--- Begin Record excerpts ---
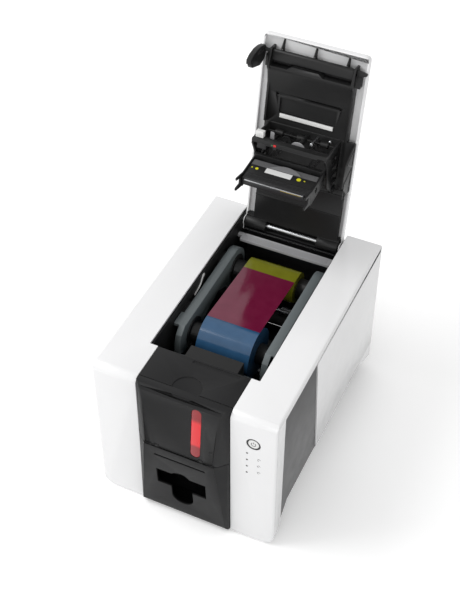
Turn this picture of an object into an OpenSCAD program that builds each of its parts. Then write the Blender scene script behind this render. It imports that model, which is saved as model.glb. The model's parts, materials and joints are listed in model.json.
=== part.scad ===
// Desktop printer for plastic identity cards, shown with its top cover swung open.
// X runs to the right, Y to the back and Z up. The origin lies on the table, in the
// middle of the printer's outline with its cover open. All lengths are in millimetres.

/* [Housing] */
// Width over the two side covers
body_w = 205; // [190:1:220]
// Length of the side covers, front to back
body_l = 292; // [280:1:310]
// Height of the side covers above the table
body_h = 195; // [190:1:205]
// Wall of the side covers
cover_wall = 2.6; // [2:0.1:3.2]
// Radius of the covers' front top edge
brow_r = 9; // [4:0.5:12]
// Radius of the covers' long outer edges
edge_r = 3; // [1:0.5:4]
// Width of the bay between the side covers
bay_w = 123; // [122.6:0.2:126]
// Width of the black front between the side covers
front_w = 104.4; // [100:0.2:108]
// Length of the narrow front part of the bay
front_l = 50.5; // [46:0.5:54]
// Height of the arch under each side cover
arch_h = 40; // [25:1:50]
// Height of the rubber feet
foot_h = 3; // [2:0.5:6]

/* [Black front] */
// How far the fold at the top of the door stands out of the covers
prow_top = 5; // [3:0.5:7]
// How far the seam under the door stands out
prow_mid = 13; // [10:0.5:15]
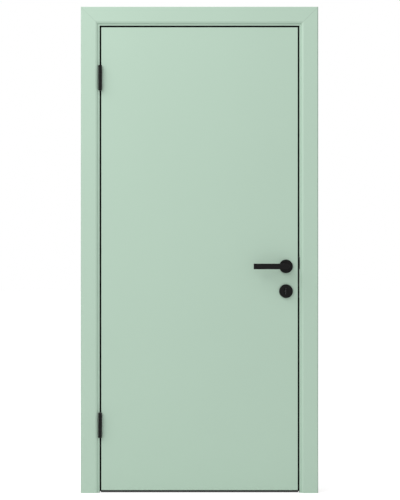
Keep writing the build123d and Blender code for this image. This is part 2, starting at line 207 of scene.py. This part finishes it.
--- End Record excerpts ---
Copy all of the material word for word.

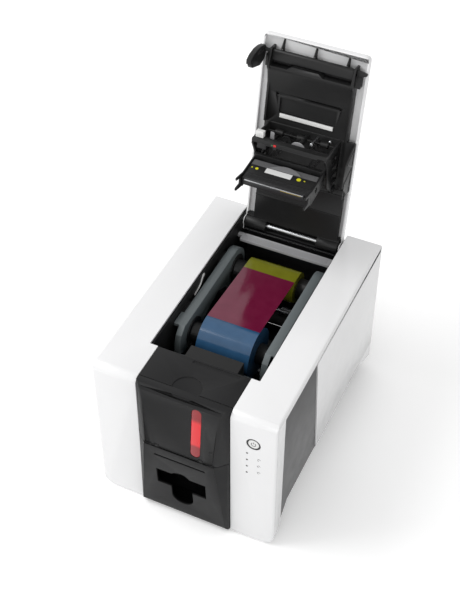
Turn this picture of an object into an OpenSCAD program that builds each of its parts. Then write the Blender scene script behind this render. It imports that model, which is saved as model.glb. The model's parts, materials and joints are listed in model.json.
=== part.scad ===
// Desktop printer for plastic identity cards, shown with its top cover swung open.
// X runs to the right, Y to the back and Z up. The origin lies on the table, in the
// middle of the printer's outline with its cover open. All lengths are in millimetres.

/* [Housing] */
// Width over the two side covers
body_w = 205; // [190:1:220]
// Length of the side covers, front to back
body_l = 292; // [280:1:310]
// Height of the side covers above the table
body_h = 195; // [190:1:205]
// Wall of the side covers
cover_wall = 2.6; // [2:0.1:3.2]
// Radius of the covers' front top edge
brow_r = 9; // [4:0.5:12]
// Radius of the covers' long outer edges
edge_r = 3; // [1:0.5:4]
// Width of the bay between the side covers
bay_w = 123; // [122.6:0.2:126]
// Width of the black front between the side covers
front_w = 104.4; // [100:0.2:108]
// Length of the narrow front part of the bay
front_l = 50.5; // [46:0.5:54]
// Height of the arch under each side cover
arch_h = 40; // [25:1:50]
// Height of the rubber feet
foot_h = 3; // [2:0.5:6]

/* [Black front] */
// How far the fold at the top of the door stands out of the covers
prow_top = 5; // [3:0.5:7]
// How far the seam under the door stands out
prow_mid = 13; // [10:0.5:15]
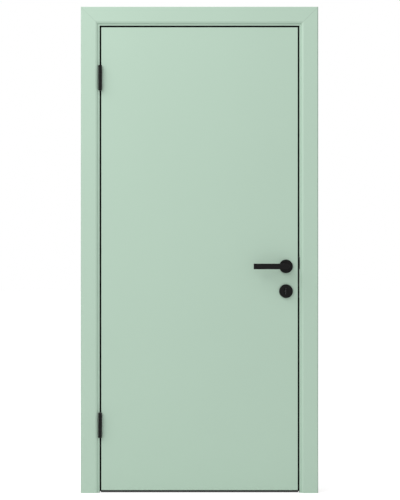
Keep writing the build123d and Blender code for this image. This is part 2, starting at line 207 of scene.py. This part finishes it.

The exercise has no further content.